At the Tavish factory, Mrs. North has organized a work slowdown, and she is promptly fired. Nora leaves in solidarity ("Whistle" reprise). Clandestinely entering the Tavish factory via the chimney, Mrs. North rallies the children to organize a citywide strike and crusade for labor reforms. At the Christmas ball the next evening, Sadie raises a toast to Mrs. North and all the lives she's touched since her arrival.

After learning the reindeer have recovered, Mrs. Claus realizes she's ready to return to her husband's side ("He Needs Me"). Back at the stables, Tavish has deduced Mrs. North's true identity, and is determined to prevent Santa's Christmas deliveries. Mrs. Claus resolves the conflict with the perfect gift.

On Christmas Eve, Santa invites Anna to ride beside him for the first time, using the new route she devised. Aboard the flying reindeer sleigh, Anna and Santa are thrilled to be reunited, and express their shared devotion ("The Best Christmas of All").

==Cast==
- Angela Lansbury as Mrs. Anna Claus
- Charles Durning as Santa Claus
- Terrence Mann as Augie Tavish, owner of Tavish Toys
- Michael Jeter as Arvo, Santa's Head Elf
- Debra Wiseman as Sadie Lowenstein, a Jewish immigrant girl who fights for women's rights
- Lynsey Bartilson as Nora Kilkenny, an Irish immigrant in New York
- Rosalind Harris as Mrs.
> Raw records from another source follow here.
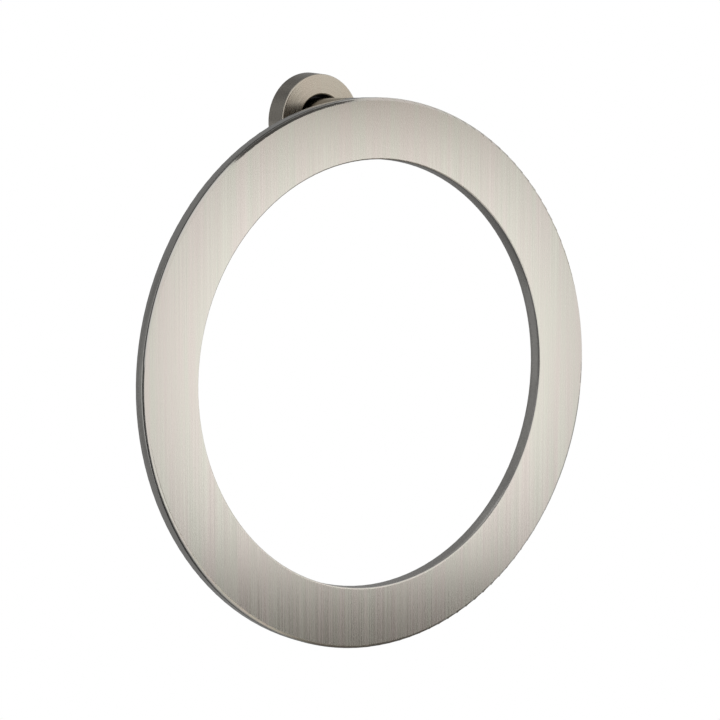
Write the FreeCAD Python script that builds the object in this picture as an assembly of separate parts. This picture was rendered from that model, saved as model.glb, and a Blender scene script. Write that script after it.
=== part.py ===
"""Wall towel ring: a flat brushed ring carried by a short post, a wall bracket and a turned rosette.

Millimetres. The origin is on the wall, on the axis of the post. +Z is up, the wall is the plane y = 0,
and the room is towards -Y. The ring hangs below the post, in front of the wall.
"""

import FreeCAD
import Part
import math
import os

from FreeCAD import Vector

# Ring: a flat annular plate, whose edges are eased. The outer front edge is eased the most.
RING_OUTER_D = 215.0
RING_BAND = 23.85
RING_THICKNESS = 6.0
RING_OUTER_FRONT_ROUND = 1.2
RING_INNER_FRONT_ROUND = 0.6
RING_BACK_ROUND = 0.5

# Distance from the wall to the front face of the ring.
PROJECTION = 46.0

# Post: a round turned bar, bored from the wall end. Its top lies just inside the ring's outer edge.
POST_D = 19.0
POST_BELOW_RING_TOP = 0.1
POST_END_ROUND = 0.3
POST_WEB = 6.0

# Wall bracket: a disc with a boss that the post slides over.
BRACKET_THICKNESS = 4.0
BRACKET_EDGE_ROUND = 0.3
BOSS_D = 12.0
BOSS_LENGTH = 16.0
BOSS_NOSE_CHAMFER = 0.8
BOSS_FLAT_DEPTH = 0.5
BOSS_FLAT_LENGTH = 8.0
WALL_SCREW_HOLE_D = 4.2
WALL_SCREW_HEAD_D = 7.0

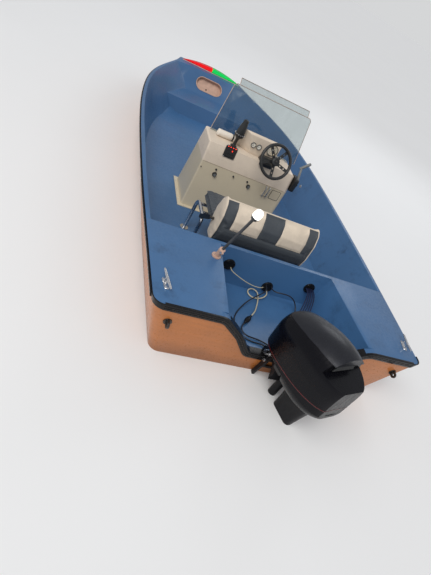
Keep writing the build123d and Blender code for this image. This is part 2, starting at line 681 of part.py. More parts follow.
def build_windscreen():
    port = -SCREEN_PORT_Y
    starboard = -SCREEN_STARBOARD_Y
    outline = FilletPolyline(
        (port, 0),
        (port + SCREEN_TOP_INSET, SCREEN_HEIGHT),
        (starboard - SCREEN_TOP_INSET, SCREEN_HEIGHT),
        (starboard, 0),
        radius=SCREEN_CORNER,
    )
    foot = Line((starboard, 0), (port, 0))
    sheet = extrude(screen_plane() * make_face(outline.edges() + foot.edges()), amount=-SCREEN_THICKNESS)
    inset = SCREEN_TOP_INSET + SCREEN_FLANGE_INSET
    width = starboard - port - 2 * inset
    bend = screen_plane() * Pos((starboard + port) / 2, SCREEN_HEIGHT, 0) * Rot(-SCREEN_BEND, 0, 0)
    flange = extrude(bend * Pos(0, SCREEN_FLANGE / 2, 0) * Rectangle(width, SCREEN_FLANGE), amount=-SCREEN_THICKNESS)
    return sheet + flange


def build_screen_brackets():
    brackets = []
    z = console_top()
    x = SCREEN_FOOT_X - 3
    for y in (SCREEN_PORT_Y - 90, (SCREEN_PORT_Y + SCREEN_STARBOARD_Y) / 2, SCREEN_STARBOARD_Y + 90):
        foot = block(x - 26, x, y - 15, y + 15, z, z + 3)
        leg = block(x - 3, x, y - 15, y + 15, z, z + 6)
        brackets.append((foot + leg).solid())
    return Compound(brackets)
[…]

Lowenstein, Sadie's mother, a Jewish immigrant
- Sabrina Bryan as Fritzie
- David Norona as Marcello Damoroco, an Italian immigrant in New York, who is in love with Sadie
- Bryan Murray as Police Officer Doyle, an Irish immigrant in New York

==Production==
Angela Lansbury and composer Jerry Herman had previous success with the 1966 Broadway musical Mame. The film was directed by Terry Hughes, costumes by Bob Mackie, and choreography by Rob Marshall. Executive producer David Shaw was Lansbury's stepson. Screenwriter Mark Saltzman based some of the script on family stories of the Lower East Side of Manhattan.

Filming was divided across three California studios from August 12 to September 19, 1996:

- Universal Studios, Universal City – exterior scenes of New York City at New York Street backlot set (Stage 22);
- Stewart Stages, Valencia – interior scenes of North Pole workshop and Santa's office;
- Havenhurst Studios, Van Nuys – blue screen filming of the flying reindeer sleigh.

==Soundtrack==

Recorded in August 1996 at O'Henry Sound Studios in Burbank, California, the original soundtrack album was released by RCA Victor on November 26, 1996 in CD and cassette tape formats.

- Track listing

| No. | Title | Performer(s) | Length |
|---|---|---|---|
| 1. | "Overture" | Jerry Herman | 6:09 |
| 2. | "Seven Days 'Til Christmas" | Michael Jeter, Kristi Lynes, Jamie Torcellini and Angela Lansbury | 1:07 |
| 3. | "Mrs. Santa Claus" | Lansbury | 3:01 |
| 4. | "Avenue A" | David Norona, Grace Keagy, Linda Kerns and Ensemble | 6:33 |
| 5. | "Avenue A (Reprise)" | Lansbury | 0:44 |
| 6. | "A Tavish Toy" | Terrence Mann | 1:51 |
| 7. | "Almost Young" | Lansbury | 2:49 |
| 8. | "Almost Young (Reprise)" | Lansbury and The Kids | 0:37 |
| 9. | "Suffragette March" | Kerns, Keagy, Debra Wiseman, Lansbury and Women | 2:11 |
| 10. | "We Don't Go Together at All" | Wiseman and Norona | 2:58 |
| 11. | "Whistle" | Lansbury and Lynsey Bartilson | 3:17 |
| 12. | "Dear Mrs. Santa Claus" | Charles Durning | 1:47 |
| 13. | "Whistle (Reprise)" | Bartilson and Lansbury | 0:46 |
| 14. | "He Needs Me" | Lansbury | 3:44 |
| 15. | "The Best Christmas of All" | Durning, Lansbury and Company | 3:21 |
| Total length: |  |  | 41:55 |

== Reception ==

===Nielsen ratings===
The film's original broadcast brought in a 14.7/22 rating/share and 22.52 million viewers, easily winning its timeslot, and tying with a special Thursday repeat of Men Behaving Badly on NBC, for #3 out of 110 programs airing that week.

===Awards and nominations===

| Year | Award Ceremony | Category | Nominee(s) | Result | Ref. |
| 1997 | Primetime Emmy Awards | Outstanding Choreography | Rob Marshall | Nominated |  |
| Art Direction - Miniseries or a Special | Mary Dodson | Nominated |  |
| Costume Design - Miniseries or a Special | Bob Mackie | Nominated |  |
| Outstanding Hairstyling - Miniseries or a Special | Dorothy Andre and Lola 'Skip' McNalley | Won |  |
| Outstanding Music and Lyrics - "Mrs. Santa Claus" | Jerry Herman | Nominated |  |

==Home media==
Mrs. Santa Claus was released on VHS and Laserdisc on October 21, 1997, and again on VHS September 18, 2001. It was first released on DVD on September 23, 2003, and was out of print until a 2018 reissue by Sonar Entertainment.